Otra auténtica gema rodada en 1925. Lon Chaney, un actor estrella que se hizo famoso por supervisar sus propias caracterizaciones e "inventar" las máscaras que luce durante el metraje, llegó incluso a utilizar membranas de huevo en los globos oculares para dotar a su mirada de un aspecto aún más amenazante.
La excelente interpretación de John Barrymore en este clásico mudo de 1920 es ciertamente el mayor atractivo de una historia llevada al cine en múltiples ocasiones. Sin necesidad de efectos especiales ni ayuda de maquillaje adicional, el contorsionismo facial del protagonista al meterse en la piel de los dos personajes, que en realidad eran solo uno, impresiona y conmueve a partes iguales.
Producida en el mismo año que la anterior, esta cinta mezcla el origen y la elaboración de hechicerías varias con el folclore judío, donde la figura del Golem forma parte de su mitología. Una rareza casi inencontrable llena de surrealismo, original y única.
Robert Wiene, el genio alemán que había dirigido la mítica "El gabinete del Doctor Caligari" se arriesgó cinco años después, en 1924, con otro ejercicio expresionista sobre un pianista al que trasplantan las manos de un asesino, lo que le lleva a cometer crímenes en contra de su voluntad.
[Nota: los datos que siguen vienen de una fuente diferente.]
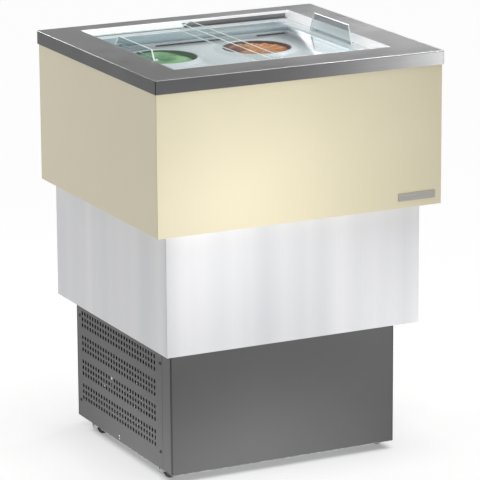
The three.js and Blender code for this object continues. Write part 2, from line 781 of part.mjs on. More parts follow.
function fanBlades() {
  const depth = 14;
  let body = disc(FAN.hub, 0, depth, 24);
  for (let index = 0; index < FAN.blades; index += 1) {
    const blade = block([FAN.hub - 4, FAN.radius], [-22, 22], [-1, 1])
      .rotate([24, 0, 0])
      .translate([0, 0, depth / 2])
      .rotate([0, 0, index * 360 / FAN.blades]);
    body = join(body, blade);
  }
  const slice = disc(FAN.radius, -8, depth + 8, 40);
  return cut(body.intersect(slice), disc(FAN.bore, -10, depth + 10, 24));
}

// The motor stands behind the blades on three arms that reach the shroud's sleeve.
function fanMotor() {
  const shaft = disc(4, -18, 2, 24);
  const housing = disc(34, 0, 46, 32);
  let body = join(housing, shaft);
  for (let index = 0; index < 3; index += 1) {
    const arm = block([30, 106], [-6, 6], [14, 17]).rotate([0, 0, 30 + index * 120]);
    const leg = block([98, 106], [-6, 6], [-26.6, 17]).rotate([0, 0, 30 + index * 120]);
    body = join(body, arm, leg);
  }
  return body;
}

function filterDrier() {
  return turned([
    [0, -62], [4, -62], [4, -50], [13, -42], [13, 42], [4, 50], [4, 62], [0, 62],
  ], 20);
}

// From the drier's top up behind the tank to the start of the evaporator coil.
function liquidPipe([x, y, z]) {
  const riserX = COIL.startX - 30;
  const riserY = coilPlan.back + 12;
  return bar([
    [x, y, z],
    [x, y, z + 30],
    [x - 10, y + 5, z + 42],
    [riserX + 10, PIPE_ENTRY.y - 4, z + 60],
    [riserX, PIPE_ENTRY.y, z + 72],
    [riserX, PIPE_ENTRY.y, PIPE_ENTRY.bend - 12],
    [riserX, PIPE_ENTRY.y + 8, PIPE_ENTRY.bend],
    [riserX, riserY - 8, PIPE_ENTRY.bend],
    [riserX, riserY, PIPE_ENTRY.bend + 12],
    [riserX, riserY, COIL.high - 26],
    [riserX + 3, riserY - 4, COIL.high - 10],
    [riserX + 12, riserY - 11, COIL.high],
    [COIL.startX - 0.8, coilPlan.back, COIL.high],
  ], 2.5);
}

// From the evaporator's outlet down to the top of the compressor.
function suctionPipe([x, y, z]) {
  const crest = z + 205;
  return bar([
    [COIL.outletX, PIPE_ENTRY.y, PIPE_ENTRY.low - 0.5],
    [COIL.outletX, PIPE_ENTRY.y, PIPE_ENTRY.low - 30],
    [COIL.outletX + 4, PIPE_ENTRY.y - 10, PIPE_ENTRY.low - 44],
    [x - 4, y + 30, crest],
    [x, y + 12, crest],
    [x, y, crest - 12],
    [x, y, z + 165.6],
  ], 5);
}

function buildMachinery() {
  add(cabinet, 'base_frame', baseFrame(), FRAME_STEEL);
  add(cabinet, 'base_tray', baseTray(), ZINC);

  const compressorSpot = [150, 60, DECK];
  add(cabinet, 'compressor', compressor(), BLACK_ENAMEL, compressorSpot);
  add(cabinet, 'condenser', condenser(), ALUMINIUM, [-230, 20, DECK + 20]);

  // The fan's own Z axis points along the air stream, to the right.
  const air = new THREE.Group();
  air.position.set(-216, 20, DECK + 125);
  air.rotation.y = Math.PI / 2;
  cabinet.add(air);
  add(air, 'fan_shroud', fanShroud(), FRAME_STEEL);
  add(air, 'fan_blades', fanBlades(), ALUMINIUM, [0, 0, 8]);
  add(air, 'fan_motor', fanMotor(), BLACK_ENAMEL, [0, 0, 29]);

  add(cabinet, 'filter_drier', filterDrier(), COPPER, [40, 200, DECK + 110]);

  add(cabinet, 'liquid_pipe', liquidPipe([40, 200, DECK + 110 + 62.4]), COPPER);
  add(cabinet, 'suction_pipe', suctionPipe(compressorSpot), COPPER);

  const wiring = block([-60, 60], [-24, 24], [0, 70]);
  add(cabinet, 'electrical_box', wiring, BLACK_PLASTIC, [-120, 240, DECK + ANGLE + 10]);
}

// ---------------------------------------------------------------- operator's controls

const FACE = DEPTH / 2 - BASE.back;   // the service panel's outer face, at +Y
const BUTTON = { radius: 5, bore: 5.5, travel: 1.5, spacing: 20, x: -10 };
const ROCKER = { x: 34, width: 20, height: 28, window: 1.2 };

// The control housing, drawn looking along -Y: own z = 0 on the service panel's face and +z outwards.
function controlHousing() {
  const flange = roundedSlab([-61, 61], [-27, 27], [0.3, 4], 5);
  const inner = { x: CONTROL.width / 2 - 1, y: CONTROL.height / 2 - 1 };
  const box = block([-inner.x, inner.x], [-inner.y, inner.y], [-28, 1]);
  const hollow = block([-inner.x + 2, inner.x - 2], [-inner.y + 2, inner.y - 2], [-29, 1]);
  const display = block([-50, -24], [-9, 9], [3, 5]);
  const rockerWindow = block(
    [ROCKER.x - ROCKER.width / 2 - ROCKER.window, ROCKER.x + ROCKER.width / 2 + ROCKER.window],
    [-ROCKER.height / 2 - ROCKER.window, ROCKER.height / 2 + ROCKER.window],
    [-1, 5],
  );
  const bores = [0, 1].map((index) => {
    const bore = disc(BUTTON.bore, -1, 5, 24);
    return bore.translate([BUTTON.x + index * BUTTON.spacing, 0, 0]);
  });
  return cut(join(flange, box), hollow, display, rockerWindow, ...bores);
}

function button() {
  return join(disc(BUTTON.radius, -2.4, 5.5, 24), disc(BUTTON.radius + 2, -2.4, 0.6, 24));
}

// A rocker with two shallow faces that meet at its middle. Its pin lies along its own X.
function rocker() {
  const half = ROCKER.height / 2;
  const outline = [[-half, 4], [0, 1.5], [half, 4], [half - 2, -8], [-half + 2, -8]];
  const across = ROCKER.width / 2;
  return plate(outline, -across, across).rotate([90, 0, 90]);
}

function gland() {
  const thread = disc(GLAND.radius, -14, 2, 24);
  const flange = disc(13, 0.3, 5, 24);
  const nose = turned([[0, 4], [10, 4], [8, 16], [0, 16]], 24);
  return cut(join(thread, flange, nose), disc(4.2, -15, 17, 20));
}

function buildControls() {
  // Own axes: x runs along -X, y up and z along +Y, outwards.
  const panel = new THREE.Group();
  panel.position.set(CONTROL.x, FACE, CONTROL.z);
  panel.rotation.set(Math.PI / 2, 0, Math.PI, 'ZXY');
  cabinet.add(panel);
  add(panel, 'controller_panel', controlHousing(), BLACK_PLASTIC);
  add(panel, 'button_up', button(), ZINC, [BUTTON.x, 0, 0]);
  add(panel, 'button_down', button(), ZINC, [BUTTON.x + BUTTON.spacing, 0, 0]);
  const onTilt = THREE.MathUtils.degToRad(8);
  add(panel, 'power_switch', rocker(), BLACK_PLASTIC, [ROCKER.x, 0, 2], [onTilt, 0, 0]);

  const inlet = new THREE.Group();
  inlet.position.set(GLAND.x, FACE, GLAND.z);
  inlet.rotation.x = -Math.PI / 2;
  cabinet.add(inlet);
  add(inlet, 'cable_gland', gland(), BLACK_PLASTIC);
}

// ---------------------------------------------------------------- casters

const AXLE = { radius: 4, play: 0.4 };

// A zinc bracket about its axle: a top plate, two legs and the axle, with a tail behind the wheel.
// Own x runs outwards, y to the operator's side, and z = 0 is the floor.
function casterBracket() {
  const legThickness = 2.5;
  const outline = [
    [-20, CASTER_TOP], [-9, WHEEL_RADIUS - 4], [-4, WHEEL_RADIUS - 8], [6, WHEEL_RADIUS - 10],
    [14, 6], [34, 6], [40, 14], [38, CASTER_TOP],
  ];
  const legPlane = WHEEL_WIDTH / 2 + 1.5;
  const leg = plate(outline, 0, legThickness).rotate([90, 0, 90]);
  const outerLeg = leg.translate([legPlane, 0, 0]);
  const innerLeg = leg.translate([-legPlane - legThickness, 0, 0]);
  const half = legPlane + legThickness;
  const topPlate = block([-half, half], [-24, 41], [CASTER_TOP - 3, CASTER_TOP]);
  const axle = disc(AXLE.radius, -half, half, 24).rotate([0, 90, 0]).translate([0, 0, WHEEL_RADIUS]);
  return join(topPlate, outerLeg, innerLeg, axle);
}

// A bored wheel with bevelled tread edges, turned about its own Z axis.
function casterWheel() {
  const half = WHEEL_WIDTH / 2;
  const bore = AXLE.radius + AXLE.play;
  return turned([
    [bore, -half], [WHEEL_RADIUS - 3, -half], [WHEEL_RADIUS, -half + 2],
    [WHEEL_RADIUS, half - 2], [WHEEL_RADIUS - 3, half], [bore, half], [bore, -half],
  ], 24);
}

function buildCasters() {
  for (const [side, facing] of [['left', -1], ['right', 1]]) {
    for (const [end, y] of Object.entries(CASTER_Y)) {
      const corner = new THREE.Group();
      corner.position.set(facing * CASTER_X, y, 0);
      cabinet.add(corner);
      add(corner, `caster_bracket_${end}_${side}`, casterBracket(), ZINC);
      const axlePlace = [0, 0, WHEEL_RADIUS];
      add(corner, `caster_wheel_${end}_${side}`, casterWheel(), WHEEL_RUBBER, axlePlace, [0, Math.PI / 2, 0]);
    }
  }
}

buildTop();
buildLids();
buildTubs();
buildTank();
buildCasing();
buildMachinery();
buildControls();
buildCasters();

export default cabinet;
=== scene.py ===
"""Ice cream dipping cabinet: fine surfaces, finishes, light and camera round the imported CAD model.

Metres, +Z up, in the CAD model's own frame: -Y faces the customers and +Y the operator.
"""

import json
import math

import bmesh
import bpy
from mathutils import Matrix, Vector, noise


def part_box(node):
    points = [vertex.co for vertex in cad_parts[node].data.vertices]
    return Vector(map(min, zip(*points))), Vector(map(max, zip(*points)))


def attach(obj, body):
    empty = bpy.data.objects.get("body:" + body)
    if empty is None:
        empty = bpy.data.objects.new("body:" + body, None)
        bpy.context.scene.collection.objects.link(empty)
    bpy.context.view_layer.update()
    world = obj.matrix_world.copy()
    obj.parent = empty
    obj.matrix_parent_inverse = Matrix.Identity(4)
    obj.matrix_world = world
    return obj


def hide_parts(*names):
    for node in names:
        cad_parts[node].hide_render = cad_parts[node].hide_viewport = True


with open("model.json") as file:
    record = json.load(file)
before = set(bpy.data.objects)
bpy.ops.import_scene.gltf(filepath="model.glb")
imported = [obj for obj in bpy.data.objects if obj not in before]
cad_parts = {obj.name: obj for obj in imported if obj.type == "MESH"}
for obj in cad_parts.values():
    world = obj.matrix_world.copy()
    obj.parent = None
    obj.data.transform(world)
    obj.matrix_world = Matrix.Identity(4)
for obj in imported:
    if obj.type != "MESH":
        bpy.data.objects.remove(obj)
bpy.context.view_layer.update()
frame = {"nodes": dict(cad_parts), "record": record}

MM = 0.001
SCENE = bpy.context.scene
RIGHT = Vector((1, 0, 0))
BACK = Vector((0, 1, 0))
UP = Vector((0, 0, 1))


# ---------------------------------------------------------------- camera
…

Un clásico oculto.
Ingmar Bergman llegó a decir de esta película sueca de 1921 lo siguiente: "Tenía quince años cuando la vi por primera vez y puedo asegurar que se convirtió en una de las mayores experiencias artísticas y emocionales de mi vida". Un cuento sobrenatural en el que se introdujeron los primeros y rudimentarios efectos especiales. Vista con la perspectiva necesaria, nos deja boquiabiertos.
Esta tragicomedia sobre un botín escondido que provoca varios asesinatos en una mansión a cargo de un misterioso y encapotado personaje conocería otra versión cuatro años después, en 1930, a cargo del mismo director, Roland West, que se convirtió en la inspiración definitiva para el personaje del hombre murciélago creado por Bob Kane en 1939, cuando Batman apareció por primera vez en un comic.
Las casas encantadas siempre dieron mucho juego en las historias de horror, y esta posiblemente sea una de las más clásicas e influyentes. En su día fue una superproducción de los estudios Universal y añadía notas humorísticas a un film expresionista en el que se retrata a un excéntrico millonario, sus avariciosos parientes y el fantasmagórico ambiente en el que viven. En 1927 el cine ya producía grandes obras.